A geriatra ainda reconhece que, entre outras coisas, os exames genéticos conseguem analisar variações em nosso DNA que podem estar associadas a doenças genéticas hereditárias ou a um maior risco de desenvolvimento de doenças comuns, como o câncer e o próprio Alzheimer. “Mas, apesar de serem mais uma potencial ferramenta para a prevenção e tratamento precoce de algumas doenças, eles também podem gerar ansiedade, estresse e até mesmo limitações para a vida das pessoas”, comenta.
É por conta da dificuldade de interpretação desses testes que o Laboratório Gene deixou de realizar esse tipo de serviço quando não há pedido médico, como explica Betânia. “É muito comum que haja uma leitura equivocada, levando a pessoa a tomar uma série de iniciativas, mudando a própria vida quando, na verdade, não havia razão para esse tipo de atitude”, sinaliza.
Mudanças
Lembrando que não está falando de um caso específico, Simone de Paula Pessoa Lima ressalta que a decisão de se afastar de uma carreira bem-sucedida e gratificante pode ter um impacto significativo na vida de uma pessoa. Por outro lado, se aquela posição profissional era um fator de risco para o desenvolvimento daquela condição para a qual a pessoa está predisposta, implicando uma rotina pouco saudável, por exemplo, esses resultados podem ser um estímulo importante para a pessoa agir buscando mudança.
“O fundamental é que os indivíduos possam fazer escolhas informadas sobre sua saúde, mas também considerando o impacto emocional e psicológico de tais escolhas”, salienta. “Além disso, acredito que não devemos esperar o resultado de um exame para, então, ir atrás de ter uma vida mais sustentável. Essa deveria ser uma premissa”, destaca, voltando a citar que, mesmo pessoas sem predisposição genética para determinada doença podem desenvolvê-la – afinal, as doenças muitas vezes têm herança genética complexa e estão relacionadas a várias características do DNA, mas têm uma influência significativa de fatores ambientais e comportamentais.
Quando são indicados
Betânia Pena aponta que os exames genéticos podem ser benéficos quando utilizados de forma correta e consciente, uma vez que permitem a identificação precoce de condições de saúde, podendo ajudar na tomada de decisões importantes, como a escolha de um tratamento preventivo ou a mudança de hábitos de vida que possam reduzir o risco de desenvolvimento da doença.

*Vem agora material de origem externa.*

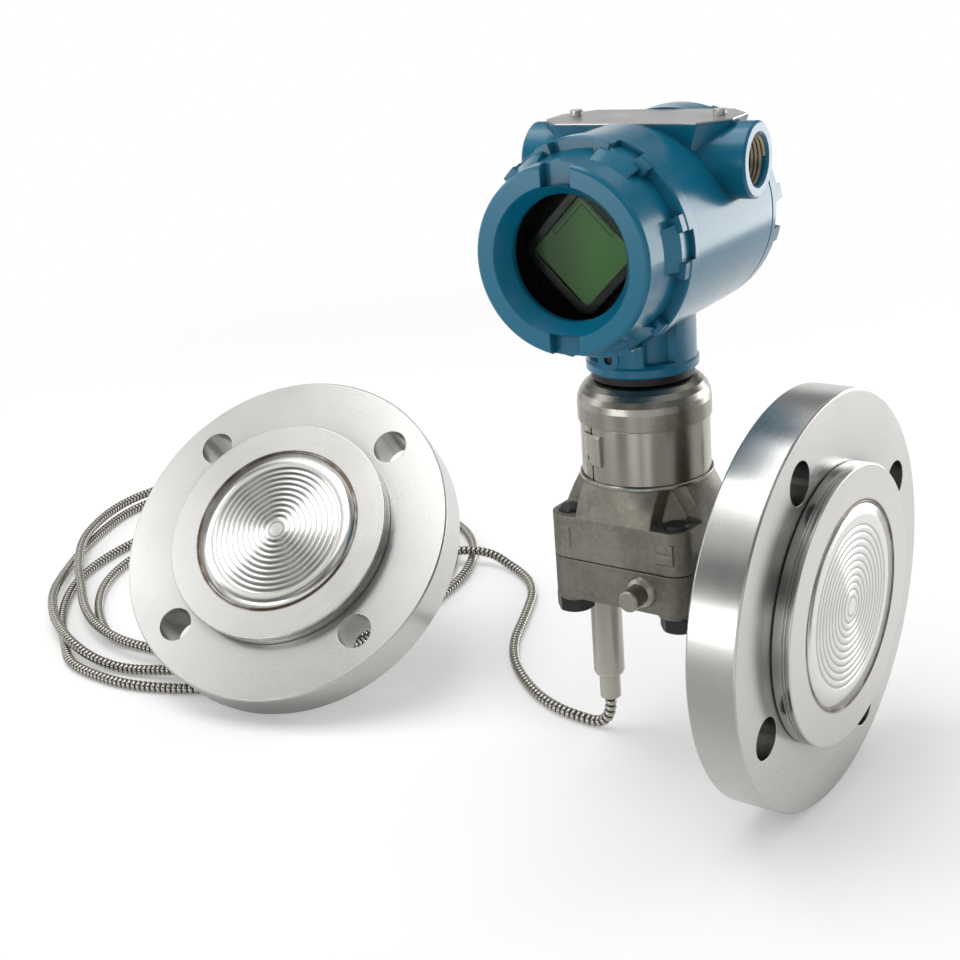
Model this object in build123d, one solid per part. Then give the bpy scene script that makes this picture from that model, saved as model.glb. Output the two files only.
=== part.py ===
from build123d import *
import os
from math import cos, degrees, pi, radians, sin, sqrt, tan

os.makedirs("parts", exist_ok=True)

# Differential-pressure level transmitter with two flanged diaphragm seals.
# The direct-mounted seal stands at the right, the remote seal leans at the left on its armoured capillary.
# The origin is the centre of the direct seal's gasket face. +X leaves that face, +Z is up, millimetres.

# Layout
transmitter_x = -101.1
housing_yaw = 4.8
housing_axis_z = 162.5
floor_z = -95.25
remote_face_centre = (-319.6, -26.7, -7.1)
remote_azimuth = 13.7
remote_elevation = 45.8
direct_hole_angle = 26.9
remote_hole_angle = 48.7

# Clearances
running_clearance = 0.05
spigot_clearance = 0.1
seat_gap = 0.3
bolt_clearance = 0.3

# Flanges and seals
flange_radius = 95.25
flange_thickness = 22.6
flange_edge = 0.8
bolt_circle_inset = 19.05
bolt_hole_radius = 9.525
bolt_hole_count = 4
spigot_radius = 22.0
face_radius = 63.5
face_height = 8.45
rim_groove_depth = 0.5
rim_groove_width = 0.6
rim_groove_heights = (-2.2, -3.6)
diaphragm_radius = 46.2
diaphragm_thickness = 0.9
diaphragm_step = 0.15
corrugation_count = 10
corrugation_depth = 0.45
corrugation_inner = 6.0
corrugation_outer = 38.0
weld_ring_radius = 47.3
weld_ring_dip = 0.2

# Backs of the seals
hub_radius = 25.5
hub_length = 6.5
neck_radius = 10.7
neck_bore = 3.0
support_radius = 7.66
support_shoulder = 2.4
support_bore = 1.6
support_length = 54.8
collar_radius = 5.2
collar_length = 13.0

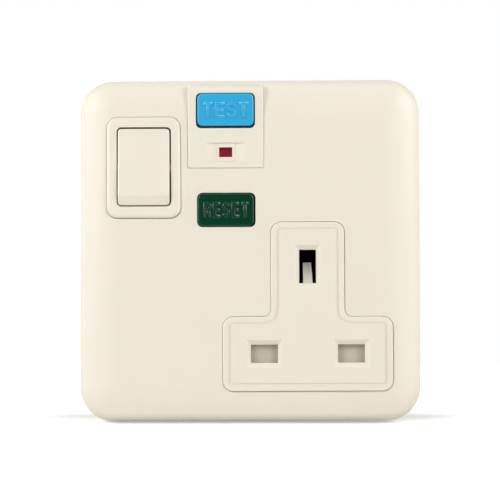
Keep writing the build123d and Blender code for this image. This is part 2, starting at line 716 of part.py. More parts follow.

Esse tipo de exame é considerado uma ferramenta valiosa em oncologia, por exemplo, pois ajudam a identificar pacientes com perfis genéticos predispondo-os a certos tipos de câncer. Ao personalizar o monitoramento do câncer, as chances de detectar e tratar o câncer em estágios iniciais são maiores. Nesses casos, o teste genético pode indicar que certos tratamentos só funcionarão se uma mutação específica estiver presente – possibilitando, portanto, a adoção de estratégias de tratamento mais assertivas. Mas, mesmo nessa seara, o exame não é universalmente recomendado. “Entre todos os casos de câncer de mama, por exemplo, só cerca de 5% têm origem genética. Então, não faria sentido adotar essa ferramenta para a prevenção desse tipo de acometimento”, pontua.
A profissional ainda destaca que, diante do resultado, que nunca deve ser lido como uma sentença, cada pessoa deve decidir, em conjunto com um profissional de saúde, qual é a melhor forma de utilizar essa informação genética. “Essa modalidade de oferecer o teste diretamente para o consumidor, como muitas empresas fazem, está longe de ser o ideal nesses casos”, critica, fazendo menção ao fato de esses exames serem frequentemente obtidos de fontes online impessoais, sem orientação, enquanto aconselhamento médico seria fundamental para a correta interpretação das informações, colocando os resultados em perspectiva.